How To Work With A Filmmaker When Creating An Online Video
The following is a guest post blog from Justin Park at Vidaao.
Outsourcing the creation of video content for your business can be a tremendous time saver. Experienced professionals provide the skills to create effective videos and relieve you of the time-consuming task of learning the process yourself. However, there is a slight learning curve to creating a video even with the help of a skilled professional, and you’ll need to take a little time to learn about the process to save you trouble in the long run.
Here are a few tips to making your collaboration with a filmmaker run more smoothly.
The first and most important step of creating a video in conjunction with a creative is preparation. This process is usually called “pre-production” and involves all aspects of the video directly before the actual shooting or animating.
First, you may want to research a creative’s portfolio. Look at their past projects and see if they have the technical know-how to achieve what you envision and see if their style gels with your brand’s. Without vetting your creative, there’s no way to tell what kind of video you’ll get.
Sometimes, the goals of your video may be quite clear and fit into a specific formula, such as a customer testimonial, an explainer video, or an event. Regardless, the more information you give to the team you select will result in a better, more cogent video.
Certain video production websites provide a sample questionnaire that helps to convey your goals and ideas about the video as well as your desired tone and target demographic.
You should know whether you want a live action video or an animation. Also, providing links of sample videos and other work you’ve seen and liked is also an effective way to communicate the style and tone of the video you want. If your team doesn’t have a questionnaire, make your own and answer these questions for them. Chances are the creative won’t know what your business does, so if you want them to create a video advertising your business, you’d better make sure they have a thorough understanding of what you’re selling.
The better informed your team is about your business the better they can represent your brand.
This sort of goes hand-in-hand with preparation, but again, the more involved you are in the process, the smoother it will be. I don’t necessarily mean lording over every little detail of the video, but keep timely check-ups on the progress of the video can help you catch mistakes before they are made and save you time in post-production. Make yourself available to the creative team, so they can ask any questions they might have about your needs. A good team will keep you informed on their progress, but you may need to prod them every now and then.

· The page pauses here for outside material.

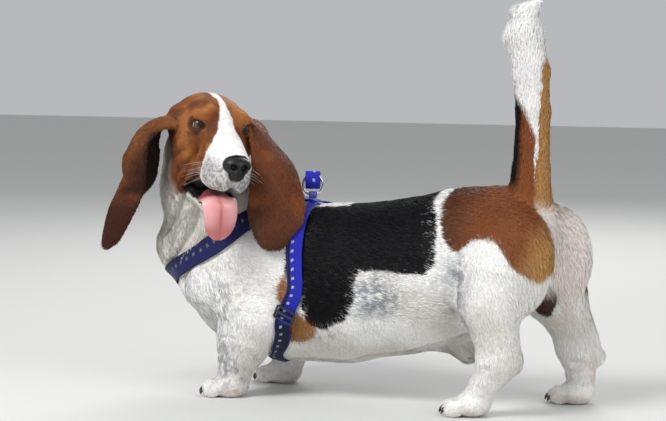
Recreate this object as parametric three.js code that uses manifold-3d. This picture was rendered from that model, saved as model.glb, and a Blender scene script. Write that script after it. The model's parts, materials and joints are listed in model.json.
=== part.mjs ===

Videos often go through several drafts before a final version is reached. Usually, it’s “rough, fine, final” – a rough cut, a fine cut, and then the final cut, each presented to the client for feedback until completion. Creatives often charge fees for additional revisions and implementing those suggestions can take quite a bit of time, so organizing your comments and suggestions thoroughly will save you time and probably money, too. Get all your ducks in a row after your team presents a draft to you and respond with all of your suggestions for that specific draft. Be clear and concise and eliminate the guesswork that can lead to miscommunication.